Deliverables due Tue Feb 18 by 11:59pm in your Lab03 GitHub repo

  • A copy of xv6 with a linked list implementations that pass the Lab02 Autograder tests
    • The sort command
    • The tail command
  • Note that because you will doing Lab02 work in your Project01 repo you will to run the tests like this:
    $ grade test -p lab03
    
  • Passing the first test of Project01
  • You source code should conform to xv6 formatting conventions.
  • Your solutions should pass the autograder tests
  • I will provide a starter repo with some added files and a script for the autograder
  • Use can use Aider, Roo Code, and other coding assistants, but your are responsible for understand any code you submit. You are also responsible for understanding the existing code you modify.

sort

You need to reimplement the sort command using the linked list implementation provided in the starter code (list.h and list.c). Your implementation should use the list_sort() function.

tail

The tail command is the opposite of the head command.

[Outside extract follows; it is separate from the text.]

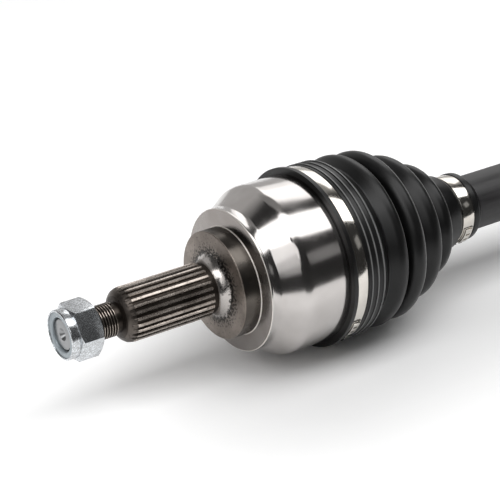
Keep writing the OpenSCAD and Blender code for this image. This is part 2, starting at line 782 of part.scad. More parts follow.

It prints the last count lines of a file or stdin, where count is 10 by default:

$ tail README
(kaashoek,rtm@mit.edu).  The main purpose of xv6 is as a teaching
operating system for MIT's 6.1810, so we are more interested in
simplifications and clarifications than new features.

BUILDING AND RUNNING XV6

You will need a RISC-V "newlib" tool chain from
https://github.com/riscv/riscv-gnu-toolchain, and qemu compiled for
riscv64-softmmu.  Once they are installed, and in your shell
search path, you can run "make qemu".
$

Tail can also read from stdin and accept the option -n count to print the last count lines:

$ cat README | tail -n 3
https://github.com/riscv/riscv-gnu-toolchain, and qemu compiled for
riscv64-softmmu.  Once they are installed, and in your shell
search path, you can run "make qemu".
$

You are required to use the provided linked list implementation for you tail.c soluiton. You can start with your Lab02 sort.c implementation. The basic idea is the following:

  • Read each line of the file one at a time
  • Create a list of count lines
    • That is, once you have read count, adding the next line will remove the first line from the list
  • At the end of reading all the lines in the file you end up with a list of count lines or less (in the case where the file has less than count lines)
  • Print the resulting list
  • Free all the elements of the list

Note that a real implementation of tail would not need to read every line in the file in order to print the last count lines. Instead, real Unix/Linux kernels support an lseek() function that can move the file position to the end and then read backward to find the last count lines. We will examine how to add support for this to xv6 later in the semester.